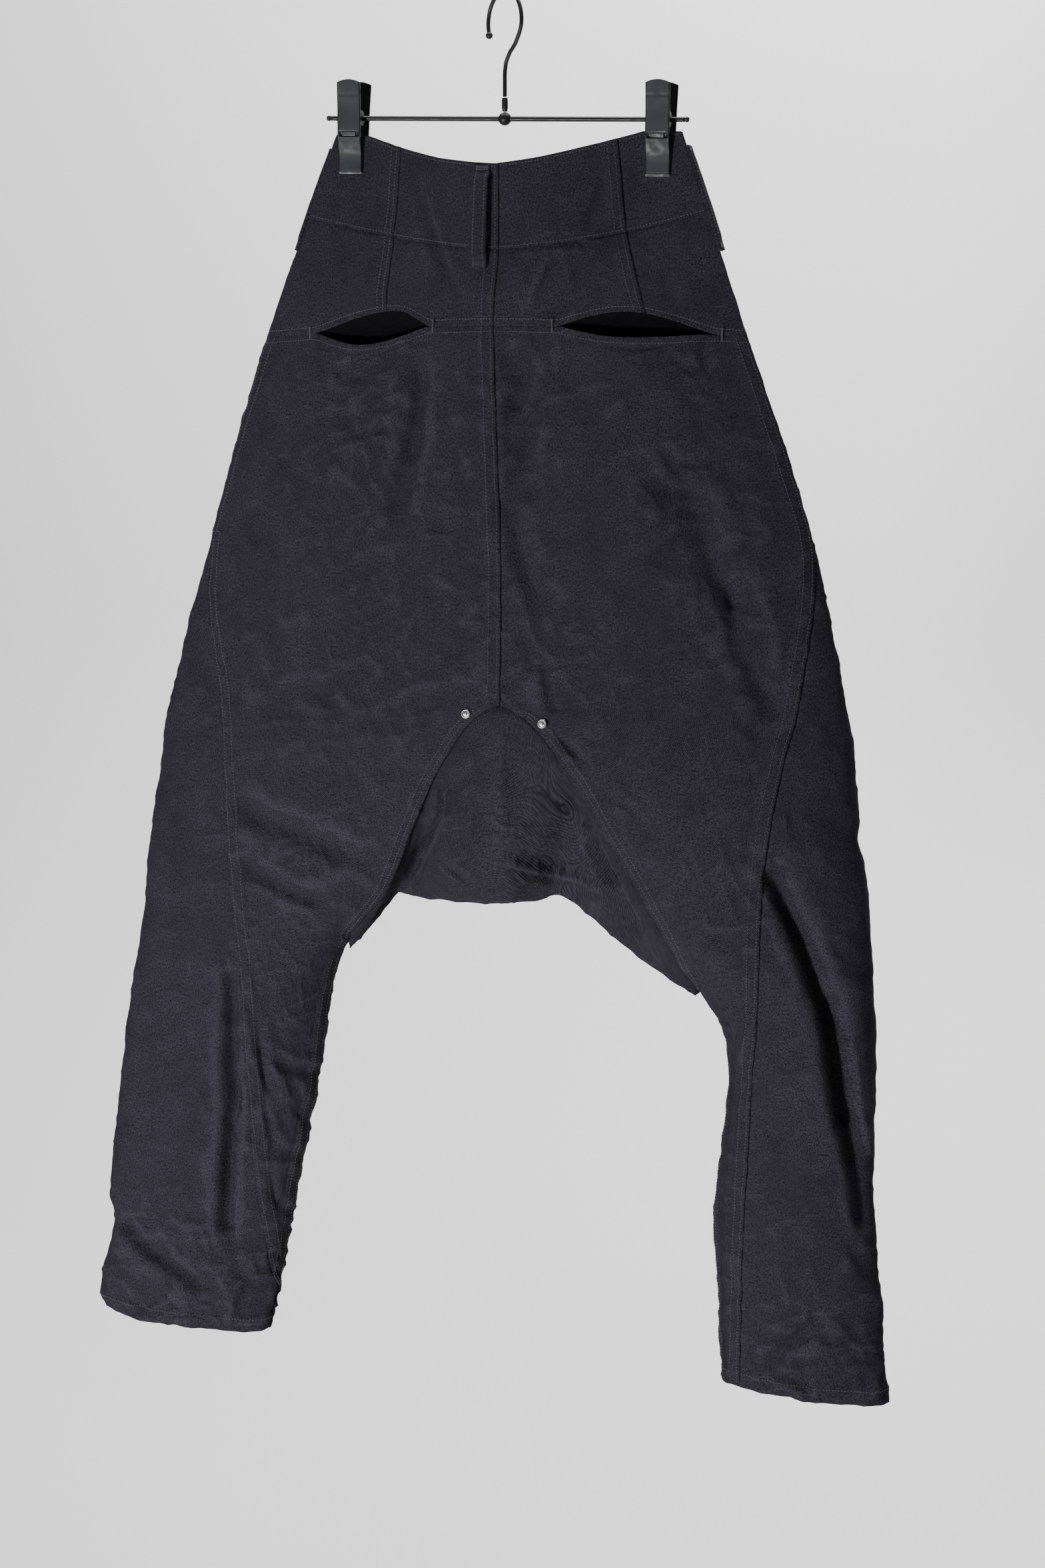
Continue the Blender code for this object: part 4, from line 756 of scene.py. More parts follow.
def dress(obj, slot, *replaced):
    """The object rides on the body in place of the solids it stands for. Its slot is not used."""
    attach(obj, "root")
    if replaced:
        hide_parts(*replaced)
    return obj


def grid_faces(rows, columns, wrap=False):
    index = np.arange(rows * columns).reshape(rows, columns)
    if wrap:
        index = np.concatenate([index, index[:, :1]], 1)
    corners = (index[:-1, :-1], index[1:, :-1], index[1:, 1:], index[:-1, 1:])
    return np.stack(corners, -1).reshape(-1, 4)


def cloth_object(name, points, normal, measures, wear, slot="denim", thickness=None):
    """A thin shell in place of the solid called name. Its outer side is a grid in millimetres."""
    faces = grid_faces(*points.shape[:2])
    a, b, d = (points.reshape(-1, 3)[faces[:, corner]] for corner in (0, 1, 3))
    if np.sum(np.cross(b - a, d - a) * normal.reshape(-1, 3)[faces[:, 0]]) < 0:
        faces = faces[:, ::-1]
    mesh = make_mesh(name + "_cloth", points * MM, faces.tolist(), slot)
    weave = mesh.uv_layers.new(name="weave")
    flat = np.stack(measures, -1).reshape(-1, 2) * MM
    weave.data.foreach_set("uv", flat[faces.reshape(-1)].astype(np.float32).reshape(-1))
    worn = mesh.attributes.new("wear", "FLOAT", "POINT")
    worn.data.foreach_set("value", wear.astype(np.float32).reshape(-1))
    obj = link(name + "_cloth", mesh)
    shell = obj.modifiers.new("Thickness", "SOLIDIFY")
    shell.thickness = thickness * MM if thickness else settings().cloth.thickness
    shell.offset = -1.0
    return dress(obj, slot, name)


def lengths_of(points):
    """Running lengths across and down a grid."""
    return run_lengths(points, 1), run_lengths(points, 0)


def declare_sheet(points):
    """Works out the areas of a sheet's cells over its smooth surface, and keeps none of them."""
    a, b, c, d = points[:-1, :-1], points[1:, :-1], points[1:, 1:], points[:-1, 1:]
    halves = np.linalg.norm(np.cross(b - a, d - a), axis=-1)
    halves = halves + np.linalg.norm(np.cross(d - c, b - c), axis=-1)


CLOTHS = {}


def build_cloth(name, cloth):
    """Makes one sheet's shell and remembers its surface, which the stitches follow."""
    grid = cloth.grid
    measures = (grid.from_start, grid.from_top)
    obj = cloth_object(name, cloth.points, cloth.normal, measures, cloth.wear)
    declare_sheet(grid.plain)
    CLOTHS[name] = cloth


# --- pieces of cloth ----------------------------------------------------------------------------
def lip(x, first, last, peak):
    """0 at a pocket's two ends and 1 at its peak."""
    t = np.where(x < peak, 0.5 * (x - first) / (peak - first), 0.5 + 0.5 * (x - peak) / (last - peak))
    return np.sin(np.clip(t, 0, 1) * math.pi) ** 1.2


def lift_upper_lip(half, v, points):
    """The yoke's lower edge arches up over the pocket, and the rows above it follow."""
    pocket = POCKETS[half.name]
    weight = np.clip(v - WAIST_SEAM, 0, 1) ** 2
    shape = lip(half.sign * points[..., 0], pocket.inner_x, pocket.outer_x, pocket.lift_x)
    points[..., 2] += pocket.lift * weight * shape
    return points


def drop_lower_lip(half, v, points):
    """The panel's upper edge sags and gapes at the pocket, and the rows below it follow."""
    pocket = POCKETS[half.name]
    weight = np.clip(1 - (v - YOKE_SEAM) / 0.8, 0, 1) ** 2
    shape = weight * lip(half.sign * points[..., 0], pocket.inner_x, pocket.outer_x, pocket.sag_x)
    points[..., 2] -= pocket.sag * shape
    points[..., 1] -= pocket.gape * shape
    return points


HEM_WAVES = (Ripple(17, 1.3, 21), Ripple(7, 0.6, 22))
HEM_WAVES_FROM, HEM_WAVES_FADE = 13.2, 0.8


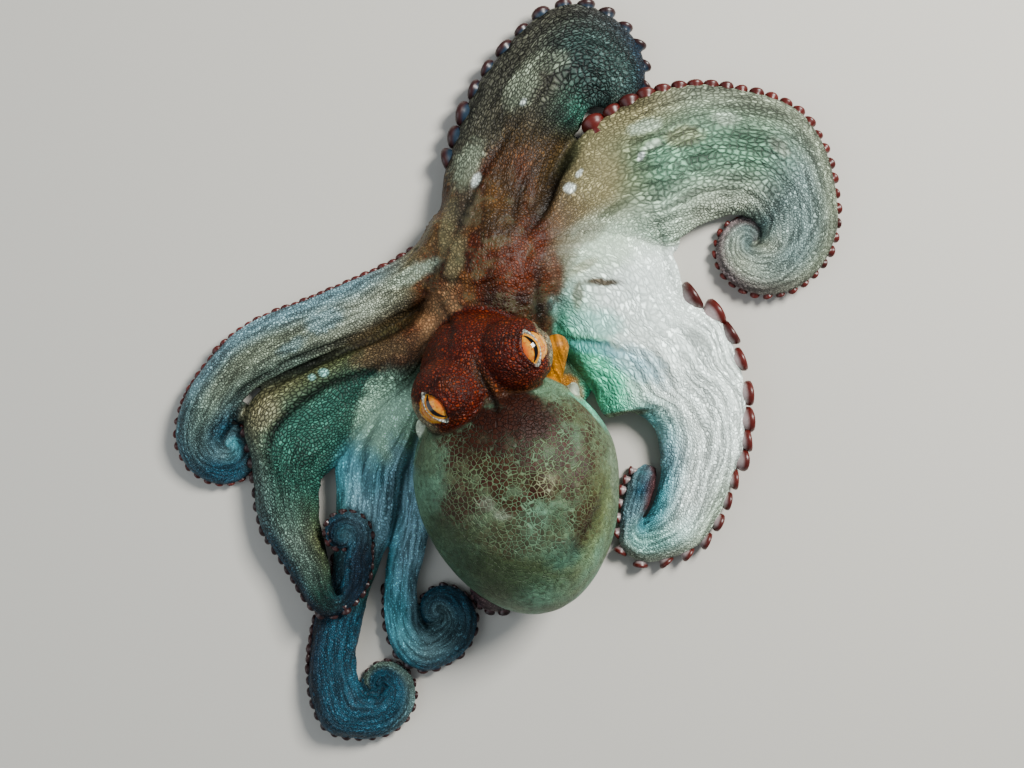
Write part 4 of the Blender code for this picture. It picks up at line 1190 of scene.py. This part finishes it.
def sucker_mesh(arm, rng):
    """All suckers of an arm: their vertices, faces and colours."""
    around = np.linspace(0, 2 * pi, SUCKER_SIDES, endpoint=False)
    colours = dict(zip(("stalk", "rim", "cup"), SUCKER_ROWS[arm.name][5:]))
    turn_spread, size_spread, tone_spread = SUCKER_SPREAD
    verts, faces, paints, count = [], [], [], 0
    for place, facing, radius in sucker_places(arm):
        low = facing[2] < -0.99
        if not low:
            facing = facing + turn_spread * rng.standard_normal(3)
            facing /= np.linalg.norm(facing)
        side = np.cross(facing, (0.3, 0.2, 1.0))
        side /= np.linalg.norm(side)
        up = np.cross(facing, side)
        radius *= 1 + size_spread * rng.standard_normal()
        shade = 1 + tone_spread * rng.standard_normal()
        rings = []
        for ring, height, part in SUCKER_SHAPE:
            rise = min(height * radius, FLOOR_LIFT - 0.05) if low else height * radius
            circle = np.cos(around)[:, None] * side + np.sin(around)[:, None] * up
            rings.append(place + facing * rise + circle * ring * radius)
            paints.append(np.tile(colour(colours[part], bright=shade), (SUCKER_SIDES, 1)))
        points, loops = tube_mesh(np.array(rings))
        paints.append(np.array([colour(colours["stalk"]), colour(colours["cup"])]))
        verts.append(points)
        faces += [[k + count for k in loop] for loop in loops]
        count += len(points)
    return np.vstack(verts), faces, np.clip(np.vstack(paints), 0, 1)


def add_suckers(arms, shift):
    """One piece of suckers for each arm."""
    rng = np.random.default_rng(3)
    material = plain_paint("suckers", SUCKER_ROUGHNESS)
    for arm in arms:
        verts, faces, paints = sucker_mesh(arm, rng)
        verts[:, 2] = np.maximum(verts[:, 2], 0.02)
        mesh = new_mesh("suckers_" + arm.name, verts * MM + shift, faces)
        soften(mesh)
        store(mesh, "ground", paints)
        mesh.materials.append(material)
        item = add_object(mesh.name, mesh)
        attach(item, "root")


# --- eyes -----------------------------------------------------------------------------------
def add_eye(name, shift):
    """A glossy ball with its gold iris and dark, level pupil."""
    _, out, level, up = eye_frame(name)
    middle = np.add(EYE_BULGES[name], EYEBALL_OUT[name])
    verts, faces = ellipsoid((0, 0, 0), (EYEBALL_RADIUS,) * 3, segments=192, rings=128)
    turn = np.array((level, up, out))
    front = verts[:, 2] / EYEBALL_RADIUS
    x, y = verts[:, 0], verts[:, 1]
    edge = OPENING_RISE - OPENING_BEND * x ** 2 - OPENING[1] * (1 - (x / OPENING[0]) ** 2)
    slit = y - edge - PUPIL_RISE
    thickness = PUPIL[1] * np.sqrt(np.clip(1.05 - (x / PUPIL[0]) ** 2, 0.01, 1))
    pupil = within(np.abs(slit) / thickness, "pupil") * (front > 0) * (np.abs(x) < PUPIL[0])
    scale, seed = IRIS_STREAKS
    streaks = clouds(np.column_stack((x * scale, y * scale)), seed)
    iris = tint(colour("ember", bright=0.7), colour("gold"), ramp(streaks, *IRIS_TONES))
    # Painted shade: the iris darkens to ember towards the upper lid.
    iris = tint(iris, colour("ember"), ramp(slit, *IRIS_EDGE))
    paint = tint(iris, colour("ink", bright=0.3), pupil)
    mesh = new_mesh(name + "_ball", (verts @ turn + middle) * MM + shift, faces)
    soften(mesh)
    store(mesh, "ground", paint)
    mesh.materials.append(plain_paint(name + "_ball", EYE_ROUGHNESS))
    item = add_object(name + "_ball", mesh)
    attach(item, "root")
    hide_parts(name)


# --- materials ------------------------------------------------------------------------------
STREAK_STRETCH = (0.09, 0.42, 1.0)
STREAK = (0.38, 0.62, 0.52, 1.32)     # from this part of the noise to this brightness
GRANULE_SCALES = (0.62, 1.0)          # of coarse and of fine granules
CELL_SCALES = (1250.0, 900.0)         # cells in a metre: on the head and crown, on the mantle
NET_EDGE = 0.02                       # the net's half width, as a share of a granule
SHOULDERS = (0.34, 0.11)              # the granules' soft edges: on the arms, on the mantle
FINE_NOISE = (3200.0, 3.0)
BRIGHT = (0.55, 0.6, 0.52)            # brightness from a granule's tone, fine noise, and the rest
FLECKS = (0.72, 0.92, 0.8)            # the tones that glint, and how much
GLOW = (0.55, 0.9, 0.12)              # the tones of the head that are warmer, and how much
HEIGHTS = (0.7, 0.5, 0.5)             # the bump from granules, fine noise and streaks
PAINT_NOISE = (1500.0, 2.0, 0.5, 0.75)    # on suckers and eyes: scale, detail, gain, least brightness
BUMP_BARE = 0.1                       # the bump's share on bare skin, and on soft skin
BUMP_SOFT = 0.5
BUMP_DISTANCE = 0.00028
BUMP_STRENGTH = 0.9
SKIN_ROUGHNESS = 0.42
SKIN_SPECULAR = 0.17
FLOOR_HALF = 2
FLOOR_ROUGHNESS = 0.9
FLOOR_COLOUR = (0.56, 0.545, 0.50, 1)
SKY = ((0.85, 0.92, 1.0, 1), 0.30)
# Name, place, size, power and colour of each lamp.
LAMPS = (
    ("key", (0.36, 0.28, 0.46), 0.20, 8.2, (1.0, 0.98, 0.93)),
    ("fill", (-0.45, -0.1, 0.4), 0.5, 1.2, (0.85, 0.93, 1.0)),
)


class Graph:
    """A short way to wire a material's nodes."""

    def __init__(self, name):
        self.material = bpy.data.materials.new(name)
        self.material.use_nodes = True
        self.nodes, self.links = self.material.node_tree.nodes, self.material.node_tree.links
        self.shader = self.nodes["Principled BSDF"]

    def add(self, kind, settings=(), **inputs):
        """A new node. Its inputs are given by name, or by number as i0, i1 and so on."""
        node = self.nodes.new("ShaderNode" + kind)
        for key, value in dict(settings).items():
            setattr(node, key, value)
        for key, value in inputs.items():
            numbered = key[0] == "i" and key[1:].isdigit()
            self.feed(node.inputs[int(key[1:]) if numbered else key], value)
        return node

    def feed(self, socket, value):
        if isinstance(value, bpy.types.NodeSocket):
            self.links.new(value, socket)
        else:
            socket.default_value = value

    def attribute(self, name):
        return self.add("Attribute", {"attribute_name": name}).outputs["Vector"]

    def parts(self, vector):
        return self.add("SeparateXYZ", i0=vector).outputs

    def math(self, operation, first, second):
        return self.add("Math", {"operation": operation}, i0=first, i1=second).outputs[0]

    def plus(self, first, second):
        return self.math("ADD", first, second)

    def times(self, first, second):
        return self.math("MULTIPLY", first, second)

    def scaled(self, vector, factor):
        return self.add("VectorMath", {"operation": "SCALE"}, i0=vector, Scale=factor).outputs[0]

    def spread(self, value, low, high, to_low=0.0, to_high=1.0):
        return self.add("MapRange", {"interpolation_type": "SMOOTHSTEP"}, i0=value, i1=low, i2=high,
                        i3=to_low, i4=to_high).outputs[0]

    def blend(self, share, first, second, kind="FLOAT"):
        node = self.add("Mix", {"data_type": kind})
        offset = {"FLOAT": 2, "RGBA": 6}[kind]
        self.feed(node.inputs[0], share)
        self.feed(node.inputs[offset], first)
        self.feed(node.inputs[offset + 1], second)
        return node.outputs[{"FLOAT": 0, "RGBA": 2}[kind]]

    def noise(self, where, scale, detail):
        return self.add("TexNoise", Vector=where, Scale=scale, Detail=detail).outputs["Fac"]

    def granules(self, where, scale, dimensions):
        """How far inside its granule each point lies, and that granule's own random tone."""
        kind = {"voronoi_dimensions": dimensions}
        edge = self.add("TexVoronoi", {**kind, "feature": "DISTANCE_TO_EDGE"}, Vector=where, Scale=scale)
        tone = self.add("TexVoronoi", {**kind, "feature": "F1"}, Vector=where, Scale=scale)
        return edge.outputs["Distance"], self.parts(tone.outputs["Color"])[0]


def arm_granules(graph, name, fine):
    """An arm's granules, coarse or fine, and the streaks along it."""
    where = graph.attribute(name)
    coarse_ones, fine_ones = (graph.granules(where, scale, "2D") for scale in GRANULE_SCALES)
    edge, tone = (graph.blend(fine, *pair) for pair in zip(coarse_ones, fine_ones))
    stretched = graph.add("VectorMath", {"operation": "MULTIPLY"}, i0=where, i1=STREAK_STRETCH)
    return edge, tone, graph.noise(stretched.outputs[0], 1.0, 2.0)


def skin_material():
    """Granules of many tones in a darker net, with streaks along the arms."""
    graph = Graph("skin")
    ground, net = graph.attribute("ground"), graph.attribute("net")
    share, body, mantle = graph.parts(graph.attribute("mixing"))
    fine, spark, head = graph.parts(graph.attribute("grain"))
    bare, soft, _ = graph.parts(graph.attribute("bare"))
    spot = graph.add("TexCoord").outputs["Object"]
    on_arms = zip(*(arm_granules(graph, name, fine) for name in ("flow_a", "flow_b")))
    arm_edge, arm_tone, streak = (graph.blend(share, *pair) for pair in on_arms)
    body_edge, body_tone = graph.granules(spot, graph.blend(mantle, *CELL_SCALES), "3D")
    tone = graph.blend(body, arm_tone, body_tone)
    streak = graph.blend(graph.math("MAXIMUM", body, soft), graph.spread(streak, *STREAK), 1.0)
    fine_noise = graph.noise(spot, *FINE_NOISE)
    edge = graph.spread(graph.blend(body, arm_edge, body_edge), NET_EDGE, graph.blend(mantle, *SHOULDERS))

    of_tone, of_noise, rest = BRIGHT
    bright = graph.plus(graph.times(tone, of_tone), graph.times(fine_noise, of_noise))
    bright = graph.times(graph.plus(bright, rest), streak)
    fleck = graph.times(graph.spread(tone, *FLECKS[:2]), spark)
    bright = graph.plus(bright, graph.times(fleck, FLECKS[2]))
    glow = graph.times(graph.spread(tone, *GLOW[:2]), head)
    warm = graph.blend(graph.times(glow, GLOW[2]), ground, (*colour("ember"), 1), "RGBA")
    base = graph.blend(edge, graph.scaled(net, streak), graph.scaled(warm, bright), "RGBA")
    graph.feed(graph.shader.inputs["Base Color"], base)

    height = 0.0
    for source, share_of_it in zip((edge, fine_noise, streak), HEIGHTS):
        height = graph.plus(height, graph.times(source, share_of_it))
    rough = graph.blend(soft, graph.blend(bare, 1.0, BUMP_BARE), BUMP_SOFT)
    bump = graph.add("Bump", Height=graph.times(height, rough), Distance=BUMP_DISTANCE,
                     Strength=BUMP_STRENGTH)
    graph.feed(graph.shader.inputs["Normal"], bump.outputs[0])
    graph.shader.inputs["Roughness"].default_value = SKIN_ROUGHNESS
    graph.shader.inputs["Specular IOR Level"].default_value = SKIN_SPECULAR
    return graph.material


def plain_paint(name, roughness):
    """The mesh's own colours with a little fine noise."""
    graph = Graph(name)
    *noise_kind, gain, least = PAINT_NOISE
    fine = graph.noise(graph.add("TexCoord").outputs["Object"], *noise_kind)
    bright = graph.plus(graph.times(fine, gain), least)
    graph.feed(graph.shader.inputs["Base Color"], graph.scaled(graph.attribute("ground"), bright))
    graph.shader.inputs["Roughness"].default_value = roughness
    return graph.material


# --- floor, light and camera ----------------------------------------------------------------
def area_light(name, place, size, power, shade):
    light = bpy.data.lights.new(name, "AREA")
    light.size = size
    light.energy = power
    light.color = shade
    item = add_object(name, light)
    item.location = place
    item.rotation_euler = (-Vector(place)).to_track_quat("-Z", "Y").to_euler()


def stage(shift):
    corners = [(FLOOR_HALF * x, FLOOR_HALF * y, 0) for x, y in ((-1, -1), (1, -1), (1, 1), (-1, 1))]
    floor = add_object("floor", new_mesh("floor", corners, [(0, 1, 2, 3)]))
    material = bpy.data.materials.new("floor")
    material.use_nodes = True
    shader = material.node_tree.nodes["Principled BSDF"]
    shader.inputs["Base Color"].default_value = FLOOR_COLOUR
    shader.inputs["Roughness"].default_value = FLOOR_ROUGHNESS
    floor.data.materials.append(material)
    for lamp in LAMPS:
        area_light(*lamp)
    world = bpy.context.scene.world or bpy.data.worlds.new("world")
    bpy.context.scene.world = world
    world.use_nodes = True
    background = world.node_tree.nodes["Background"]
    background.inputs["Color"].default_value, background.inputs["Strength"].default_value = SKY
    camera = add_object("camera", bpy.data.cameras.new("camera"))
    camera.location = (*(MM * np.array(CAMERA_FOOT) + shift[:2]), CAMERA_HEIGHT)
    camera.data.lens = LENS
    camera.data.clip_start = 0.01
    bpy.context.scene.camera = camera


main()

-=-=-=-=-

INSTRUCTIONS FOR THE TASK:
Isolate the lines that hold the word "attach" and copy all of them.

SOLVED EXERCISE:
    attach(obj, "root")
        attach(item, "root")
    attach(item, "root")